Additional data may be obtained by passing the light from a flame test through a spectroscope. Which of the following statements is false? (A) Elements emit light at unique wavelengths and thus are unlikely to be misidentified. (B) Every element emits a single wavelength of light. (C) It is difficult to analyze nonmetallic elements using this method. (D) Each sample measurement can usually be performed in less than a minute. (E) Both the measurement and data analysis can be automated.
We conduct flame tests by burning substances, observing the color change in the flame, and using the color to identify metallic ions. As the question indicates, if we want to know what specific wavelengths are being emitted instead of simply seeing their aggregate color in the flame, we can look through a spectroscope. A spectroscope is essentially a prism that refracts light separating the different wavelengths coming from a source of light.
The spectroscope’s reading will look something like this, with bright colored bands scattered across the visible light spectrum. We call the pattern of wavelengths released by an element the element’s emission spectrum. Much like a human’s fingerprint, an element’s emission spectrum is unique and unchanging. So, we can use it to identify the element being burned.
Now, let’s look at the choices to find a false statement. Choice (D) each sample measurement can usually be performed in less than a minute is a true statement. Each measurement simply requires burning the salt and viewing the flame through the handheld spectroscope. Not a very time intensive process. So, we can eliminate (D) as an answer.
Another true statement is choice (A) elements emit light at unique wavelengths and thus are unlikely to be misidentified. Since the wavelengths of light emitted are based on the spacing of the electron energy levels in the atom, as electrons jump between them, each element will release the same predictable pattern of wavelengths or the same emission spectrum each time it is burned. Identifying the element simply involves matching the observed pattern of wavelengths with a reference pattern. So, we can eliminate (A) as an answer.
Choice (C) is also a true statement. It is difficult to analyze nonmetallic elements using this method. While nonmetallic elements do have their own unique emission spectra or patterns of wavelengths emitted, their electrons aren’t as easily excited as the electrons of a metallic element. So, their emission spectra aren’t visible with this method. In addition, nonmetals also often emit wavelengths outside the visible spectrum. As a result of these two reasons, if we burn a salt containing a metal and a nonmetal, only the metal’s emission spectrum will be visible. So, we can eliminate (C) as an answer as well.
The last true statement is (E) both the measurement and the data analysis can be automated. There are indeed computers and machines that can carry out this task. Since the process requires sensing quantifiable wavelengths and comparing them to an index of known emission spectra, this is not a particularly difficult task for a well-designed computer to complete.

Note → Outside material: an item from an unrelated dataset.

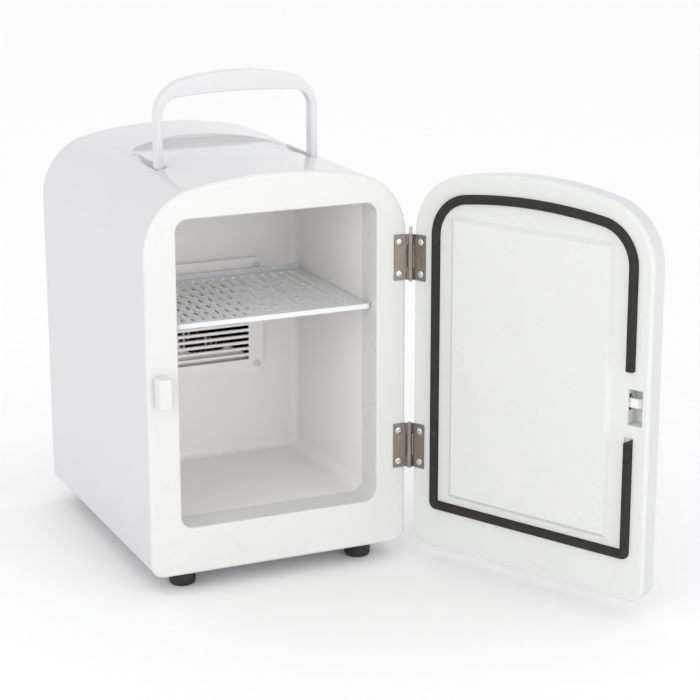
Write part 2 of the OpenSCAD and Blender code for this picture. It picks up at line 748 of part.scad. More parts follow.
// A flat leaf with screw holes, whose knuckle stretches wrap the pin. `side` is 0 for the
// body's leaf, which keeps the middle stretch, and 1 for the door's leaf.
module hinge_leaf(low, side) difference() {
    cuts = knuckle_cuts(low);
    face = side == 0 ? [-leaf_t, 0] : [-door_gap, leaf_t - door_gap];
    keep = side == 0 ? [[cuts[1] + 0.15, cuts[2] - 0.15]] : [[cuts[0], cuts[1]], [cuts[2], cuts[3]]];
    union() {
        block([leaf_x, face[0], low], [hinge_x - 1.85, face[1], low + leaf_h]);
        for (span = keep) {
            block([leaf_x, face[0], span[0]], [hinge_x, face[1], span[1]]);
            translate([hinge_x, hinge_y, span[0]])
                cylinder(r = knuckle_r, h = span[1] - span[0], $fn = 48);
        }
    }
    translate([hinge_x, hinge_y, low - 1])
        cylinder(r = hinge_pin_r + side * hinge_fit, h = leaf_h + 2, $fn = 48);
    for (up = hinge_screw_up) bar_y(hinge_screw_x, low + up, hinge_screw_r, -10, 10);
}

module hinge_pin(low, over) translate([hinge_x, hinge_y, low - over[0]])
    cylinder(r = hinge_pin_r, h = leaf_h + over[0] + over[1], $fn = 48);

module upper_hinge_body_leaf() color([0.5, 0.47, 0.44]) placed() hinge_leaf(upper_hinge_z, 0);
module lower_hinge_body_leaf() color([0.5, 0.47, 0.44]) placed() hinge_leaf(lower_hinge_z, 0);
module upper_hinge_door_leaf() color([0.5, 0.47, 0.44]) on_door() hinge_leaf(upper_hinge_z, 1);
module lower_hinge_door_leaf() color([0.5, 0.47, 0.44]) on_door() hinge_leaf(lower_hinge_z, 1);
module upper_hinge_pin() color([0.7, 0.7, 0.7]) placed() hinge_pin(upper_hinge_z, upper_pin_over);
module lower_hinge_pin() color([0.7, 0.7, 0.7]) placed() hinge_pin(lower_hinge_z, lower_pin_over);

module body_hinge_screws() color([0.75, 0.74, 0.72]) placed()
    for (low = [lower_hinge_z, upper_hinge_z], up = hinge_screw_up)
        translate([hinge_screw_x, -leaf_t, low + up]) screw_y(hinge_screw_r, 2.5, 0.8, 9);

module door_hinge_screws() color([0.75, 0.74, 0.72]) on_door()
    for (low = [lower_hinge_z, upper_hinge_z], up = hinge_screw_up)
        translate([hinge_screw_x, leaf_t - door_gap, low + up]) mirror([0, 1, 0])
            screw_y(hinge_screw_r, 2.5, 0.8, 9);

// ---- Door ----

module door_shell() color([0.9, 0.9, 0.92]) on_door() difference() {
    upright(door_front, -door_gap - panel_edge) body_outline(0);
    upright(door_front + door_skin, 0) body_outline(door_skin);
    block([stem_x[0] - 1, door_front - 1, bolt_z[0] - 1.1],
        [stem_x[1] + latch_travel + 1, door_front + 4, bolt_z[1] + 1.1]);
}

// The gasket's outline, drawn inward by an inset
module gasket_edge(inset)
    arch_outline(gasket_w - 2 * inset, gasket_z[0] + inset, gasket_z[1] - inset,
        gasket_arc - inset, gasket_corner - inset, max(gasket_low_r - inset, 1));

// The raised field in the middle of the inner panel, with sloping edges
module raised_field(face) intersection() {
    top = face + field_rise;
    translate([0, 0, field_z[0]]) linear_extrude(height = field_z[1] - field_z[0])
        polygon([
            [field_x[0], face - 1], [field_x[1], face - 1], [field_x[1], face],
            [field_x[1] - field_run, top], [field_x[0] + field_run, top], [field_x[0], face]]);
    translate([field_x[0], 0, 0]) rotate([0, 90, 0])
        linear_extrude(height = field_x[1] - field_x[0])
            polygon([
                [-field_z[0], face - 1], [-field_z[1], face - 1], [-field_z[1], face],
                [field_run - field_z[1], top], [-field_z[0] - field_run, top], [-field_z[0], face]]);
}

// The gasket's ring, grown by a small amount, over the given depth
module gasket_ring(grow, y0, y1) upright(y0, y1) translate([gasket_mid, 0]) difference() {
    gasket_edge(-grow);
    gasket_edge(gasket_band + grow);
}

module door_inner_panel() color([0.95, 0.95, 0.94]) on_door() {
    face = -door_gap;
    back = face - panel_t;
    difference() {
        union() {
            upright(back, face) body_outline(0);
            upright(face - panel_edge, face) difference() {
                body_outline(0);
                body_outline(panel_t);
            }
            raised_field(face);
            block([slot_x[0] - slot_wall, face - slot_depth - slot_wall, slot_z[0] - slot_wall],
                [slot_x[1] + slot_wall, face - eps, slot_z[1] + slot_wall]);
            for (z = [bolt_z[0] - 2.2, bolt_z[1] + 0.2])
                block([slot_x[1], rail_y, z], [mech_end + 2, back + eps, z + 2]);
            block([mech_end, rail_y, bolt_z[0] - 2.2], [mech_end + 2, back + eps, bolt_z[1] + 2.2]);
            for (z = retainer_screw_z) bar_y(retainer_screw_x, z, 2.6, rail_y, back + eps);
            for (low = [lower_hinge_z, upper_hinge_z], up = hinge_screw_up)
                bar_y(hinge_screw_x, low + up, hinge_boss_r, face - 9, back + eps);
        }
        block([slot_x[0], face - slot_depth, slot_z[0]], [slot_x[1], face + 1, slot_z[1]]);
        block([slot_x[1] - 1, bolt_y[0] - 0.2, bolt_z[0] - 0.2],
            [tail_x[1] - 3, bolt_y[1] + 0.2, bolt_z[1] + 0.2]);
        block([slot_x[1] + 2, rail_y - 1, bolt_z[0] - 0.2], [mech_end, bolt_y[0] + 0.1, bolt_z[1] + 0.2]);
        difference() {
            gasket_ring(groove_fit, gasket_y[0], face + 1);
            block([-half_w, face - 2, groove_gap_z[0]], [-70, face + 2, groove_gap_z[1]]);
        }
        for (low = [lower_hinge_z, upper_hinge_z], up = hinge_screw_up)
            bar_y(hinge_screw_x, low + up, hinge_screw_r, face - 8.2, face + 1);
        for (z = retainer_screw_z)
            bar_y(retainer_screw_x, z, retainer_screw_r, rail_y - 1, rail_y + 3);
    }
}

module door_foam() color([0.98, 0.95, 0.82]) on_door() difference() {
    upright(door_front + door_skin, -door_gap - panel_t) body_outline(door_skin + 0.1);
    block([slot_x[0] - 6, door_front, slot_z[0] - 4], [mech_end + 4, 0, slot_z[1] + 5]);
    for (low = [lower_hinge_z, upper_hinge_z])
        block([hinge_screw_x - 3.2, -door_gap - 9.2, low], [half_w, 0, low + leaf_h]);
}

module door_gasket() color([0.1, 0.1, 0.1]) on_door() difference() {
    gasket_ring(0, gasket_y[0], gasket_y[1]);
    block([-half_w, -10, gasket_gap_z[0]], [-70, 10, gasket_gap_z[1]]);
}

// ---- Latch ----

module latch_bolt() color([0.92, 0.92, 0.92]) on_door() {
    difference() {
        block([bolt_tip, bolt_y[0], bolt_z[0]], [tail_x[0] + bolt_head, bolt_y[1], bolt_z[1]]);
        translate([bolt_tip, bolt_y[0] + bolt_nose, 0]) rotate([0, 0, 38])
            block([-4, 0, 0], [6, 4, crown_z]);
    }
    block([tail_x[0], tail_y, bolt_z[0]], [tail_x[1], bolt_y[0], bolt_z[1]]);
}

module latch_button() color([0.9, 0.9, 0.92]) on_door() {
    block([stem_x[0], door_front - 0.4, bolt_z[0]], [stem_x[1], tail_y, bolt_z[1]]);
    difference() {
        block([stem_x[0] - 4, door_front - 3.4, slot_z[0]],
            [stem_x[1] + 9, door_front - 0.4, slot_z[1] + 2]);
        for (i = [0:4])
            block([stem_x[0] - 1 + i * 4, door_front - 4, slot_z[0] - 1],
                [stem_x[0] + 0.6 + i * 4, door_front - 2.8, slot_z[1] + 3]);
    }
}

// Return spring behind the bolt's tail, at its length with the bolt drawn back
module latch_spring() color("silver") on_door()
    for (turn = [0:5])
        translate([mech_end - 0.5 - turn * 1.25, (tail_y + bolt_y[0]) / 2, (bolt_z[0] + bolt_z[1]) / 2])
            rotate([0, 90, 0]) rotate_extrude($fn = 40) translate([1, 0]) circle(r = 0.3, $fn = 16);

module latch_retainer() color([0.9, 0.9, 0.9]) on_door() difference() {
    union() {
        block([slot_x[1] + 2, rail_y - retainer_t, bolt_z[0] - 2.2],
            [mech_end + 2, rail_y, bolt_z[1] + 2.2]);
        block([retainer_screw_x - 3, rail_y - retainer_t, retainer_screw_z[0] - 3],
            [retainer_screw_x + 3, rail_y, retainer_screw_z[1] + 3]);
    }
    block([stem_x[0] - 0.4, rail_y - 4, bolt_z[0] - 0.4],
        [stem_x[1] + latch_travel + 0.4, rail_y + 1, bolt_z[1] + 0.4]);
    for (z = retainer_screw_z)
        bar_y(retainer_screw_x, z, retainer_screw_r, rail_y - 4, rail_y + 1);
}

module latch_retainer_screws() color("silver") on_door()
    for (z = retainer_screw_z)
        translate([retainer_screw_x, rail_y - retainer_t, z])
            screw_y(retainer_screw_r, 2.2, 1, 4.2);

housing_shell();
front_frame();
door_catch();
liner();
insulation_foam();
inner_grille();
grille_screws();
inner_fan_frame();
inner_fan_rotor();
cold_sink();
spacer_block();
peltier_module();
hot_sink();
heatsink_screws();
rear_fan_frame();
rear_fan_rotor();
rear_fan_screws();
back_cover();
back_cover_screws();
power_board();
power_transformer();
power_capacitors();
board_screws();
ac_inlet();
dc_socket();
mode_switch_body();
mode_switch_rocker();
status_lamps();
feet();
foot_screws();
carry_handle();
handle_pins();
shelf();
upper_hinge_body_leaf();
lower_hinge_body_leaf();
upper_hinge_pin();
lower_hinge_pin();
body_hinge_screws();
upper_hinge_door_leaf();
lower_hinge_door_leaf();
door_hinge_screws();
door_shell();
door_inner_panel();
door_foam();
door_gasket();
latch_bolt();
latch_button();
latch_spring();
latch_retainer();
latch_retainer_screws();
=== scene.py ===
"""Looks of a small arched-top mini fridge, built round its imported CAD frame.

Shapes are drawn in millimetres in the design frame: x = 0 on the body's middle, y = 0 on the
fascia's front face, z = 0 on the floor. The door is drawn shut and then swung open with it.
"""
import json
import math

import bmesh
import bpy
from mathutils import Matrix, Vector

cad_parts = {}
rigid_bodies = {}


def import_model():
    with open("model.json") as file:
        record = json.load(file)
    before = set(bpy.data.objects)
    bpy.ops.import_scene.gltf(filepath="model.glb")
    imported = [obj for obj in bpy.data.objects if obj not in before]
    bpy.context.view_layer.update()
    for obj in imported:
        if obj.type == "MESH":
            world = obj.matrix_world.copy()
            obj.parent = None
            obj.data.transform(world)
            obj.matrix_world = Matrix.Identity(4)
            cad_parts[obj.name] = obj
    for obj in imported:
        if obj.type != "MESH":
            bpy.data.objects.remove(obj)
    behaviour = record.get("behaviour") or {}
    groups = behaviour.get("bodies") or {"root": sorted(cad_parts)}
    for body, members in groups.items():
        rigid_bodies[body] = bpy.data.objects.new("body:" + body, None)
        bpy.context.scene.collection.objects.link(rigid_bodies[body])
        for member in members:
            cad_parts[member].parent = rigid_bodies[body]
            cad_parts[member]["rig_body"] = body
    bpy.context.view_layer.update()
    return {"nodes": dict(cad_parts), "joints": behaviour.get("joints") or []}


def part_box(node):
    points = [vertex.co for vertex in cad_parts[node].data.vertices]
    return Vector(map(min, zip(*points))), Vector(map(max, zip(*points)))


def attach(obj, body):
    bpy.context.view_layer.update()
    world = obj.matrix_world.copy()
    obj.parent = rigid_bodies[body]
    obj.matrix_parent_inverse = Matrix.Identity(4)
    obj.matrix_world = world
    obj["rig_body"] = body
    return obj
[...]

The remaining choice, (B) every element emits a single wavelength of light, is a false statement and the correct answer. If we look through a spectroscope at a burning metal ion, we will notice multiple bands of multiple colors representing multiple wavelengths. Multiple wavelengths are present because different electrons in the sample are moving down from various energy levels in the atom, releasing photons of different energy levels with different wavelengths. Even hydrogen, the element with just one electron in its neutral state, has four distinct bands on its emission spectrum. Elements release multiple wavelengths of light when burned. So, the correct answer and false statement is (B) every element emits a single wavelength of light.